Marlen Haushofer explore aussi le thème de la maternité, d’une façon qui nous a semblé intéressante et peu courante : la relation que cette mère entretient avec ses enfants est distante, détachée. Ce n’est pas qu’elle les néglige : elle a toujours veillé à ce qu’ils ne manquent de rien. Cependant elle semble loin d’eux, comme si cela ne la concernait pas vraiment non plus, ou plutôt comme si cela ne concernait qu’une partie de son être : celle qui, superficielle, se plie aux usages, aux exigences de sa condition et de son milieu, accomplit les gestes attendus, veille à « rassembler des forces grâce auxquelles on occupera dignement le temps qui passe », sait que « la proximité est chose trop écrasante » et que « certaines règles existent selon lesquelles il faut vivre, même si la vie y perd toute couleur et tout attrait ». Cette partie, c’est la même que celle qui est concernée par sa vie conjugale. Et ce n’est que l’écume de son être.
Ce qu’elle est, c’est bien davantage et bien autre chose ; c’est ce qui fait le sel et le suc de ce récit.

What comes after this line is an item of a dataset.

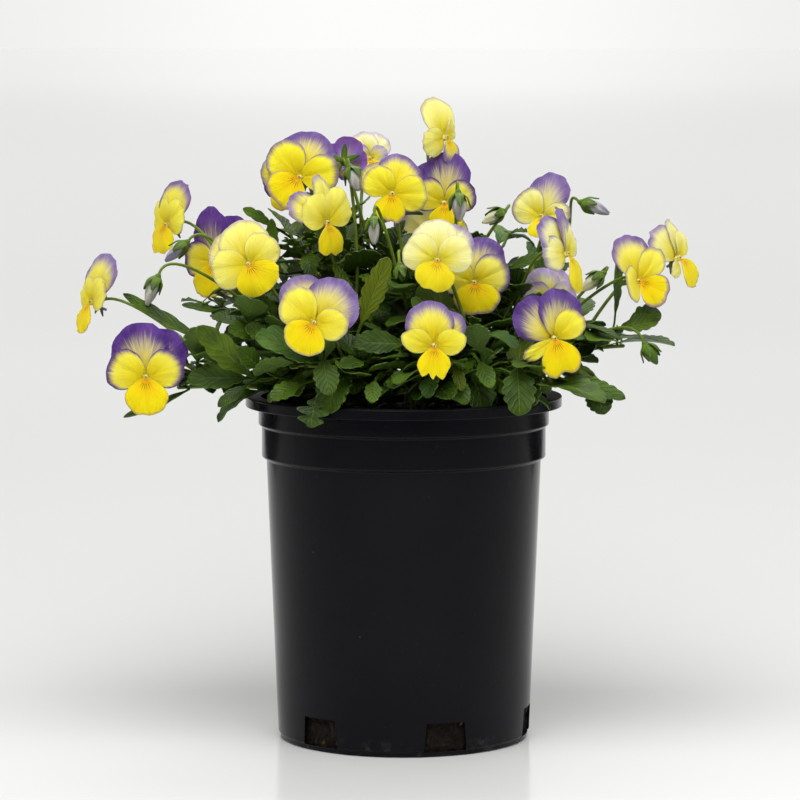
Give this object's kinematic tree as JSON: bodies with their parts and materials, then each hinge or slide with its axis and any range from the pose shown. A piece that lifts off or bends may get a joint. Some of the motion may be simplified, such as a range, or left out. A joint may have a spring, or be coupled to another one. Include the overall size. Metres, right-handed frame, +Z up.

Elle est cette femme qui a des « pensées de mansarde », comme elle dit ; cette femme qui réfléchit beaucoup, trop même, et qui sait que cela, chez elle, « n’engendre que désarroi et malheur ». Elle est une dessinatrice avortée aux « talents […] très restreints » et limités aux oiseaux, aux reptiles, aux insectes et aux poissons, qui désespère de parvenir un jour à dessiner un oiseau « qui ne serait pas le seul oiseau sur terre »… Surtout, elle est, comme beaucoup d’épouses de sa génération, une femme empêchée, qui vit d’une vie éteinte, en demi-teinte, en sourdine, depuis une éternité. Quand elle peut, elle se réfugie dans sa mansarde, sa chambre à soi, lieu de réclusion plus que d’émancipation, où elle peut, sinon être « elle-même » – nous pensons qu’elle est trop entravée, trop conditionnée pour atteindre cet état, qui est peut-être, du reste, une chimère – du moins tomber le masque, se déplacer et respirer un peu plus librement. Elle a quelque chose d’une excentrique renclose, d’une chrysalide jamais épanouie, d’une originale introvertie ; quelque chose de l’étranger, aussi. L’agrément de sa conversation – car c’est bien une conversation qu’elle nous tient, de celles que l’on lie avec des intimes – vient de ce qu’elle est sans façon et mêle sans hiérarchie les considérations les plus anodines, les plus triviales, aux réflexions qui analysent et interprètent son existence, son histoire, et aux mouvements secrets de son cœur et de son esprit. Elle tient ces propos avec une simplicité franche et sagace, sans se plaindre ni se complaire, comme si elle se bornait, non sans une pointe d’ironie, à constater. Sa voix est singulière, affirmée et empêtrée tout à la fois, et nous ne pouvons nous défendre d’une sympathie foncière, quoique parfois perplexe et agacée, pour cette drôle de dame – et pour l’auteure, qui nous convie à ce curieux tête-à-tête, empreint d’une bizarrerie revigorante et d’une morne drôlerie.